Este surrealismo teatral puede estudiarse desde la perspectiva textual y desde la escénica. Entendemos que existe un texto literario –surrealista– y una representación –surrealista– y que coinciden en sus objetivos –surrealistas–. La corriente surrealista del teatro textual tiene a Lorca como uno de sus máximos representantes, pero también a Roger Vitrac (Víctor o los niños en el poder), Raymond Roussel, Guillaume Apollinaire, Paul Claudel, Jean Giraudoux, Jean Cocteau o Jean Anouilh. A estos dramaturgos se unieron artistas plásticos como Picasso –que colaboró con Cocteau en el montaje de Antígona–, Matisse, Mondrian, De Chirico, Kandinsky, Goncharova o Miró, que se ocuparon de la escenografía y del diseño del vestuario.
Los caminos de Lorca y Dalí habrían de encontrarse de manera casi inevitable sobre el escenario. Las innovaciones escénicas del XX abrieron el teatro a un nuevo concepto en el que la pintura, la escultura, las artes plásticas y la iluminación daban pasos agigantados al frente. Lorca, tan curioso y atento a cuanto sucedía, tuvo a mano el trabajo de Jean Cocteau, cuyo Orfeo le abrió horizontes para la creación de sus grandes piezas contemporáneas, El público y Así que pasen cinco años.

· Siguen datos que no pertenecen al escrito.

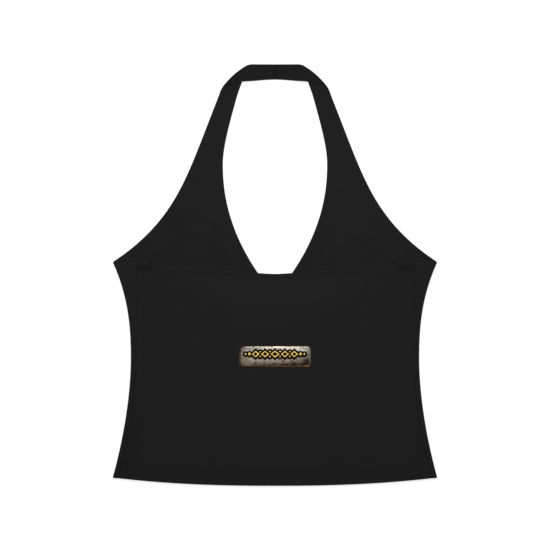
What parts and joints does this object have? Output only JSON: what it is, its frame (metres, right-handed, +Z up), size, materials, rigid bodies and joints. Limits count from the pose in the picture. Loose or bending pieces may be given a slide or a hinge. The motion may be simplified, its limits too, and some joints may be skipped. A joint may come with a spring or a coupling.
{
  "type": "halter neck top",
  "caption": "Halter neck top laid flat with its back up: a front with integral straps, a low-cut back panel and a small plain metal plate.",
  "frame": {"origin": "on the surface the top lies on, under the middle of its bounding box", "axes": "+Y from the hem towards the neck, +Z up out of the back panel, +X to the wearer's right"},
  "size_m": [0.406, 0.5274, 0.0049],
  "materials": {
    "black_jersey": "matt black stretch jersey, fine knit",
    "aged_pewter": "aged pewter with worn brown edges"
  },
  "bodies": {
    "root": {"front_panel": "black_jersey", "back_panel": "black_jersey", "name_plate": "aged_pewter"}
  },
  "joints": []
}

Esta apertura del poeta granadino al gran triunfador de las vanguardias, el surrealismo, quizá no podría darse sin Salvador Dalí mediante. No deja de ser significativo que la primera intervención surrealista de la obra de Lorca la ejecutase Dalí, que puso su carpintería a un texto tradicional como Mariana Pineda. Ese montaje, a cargo de Margarita Xirgu en 1927, es anterior a las incursiones surrealistas del poeta.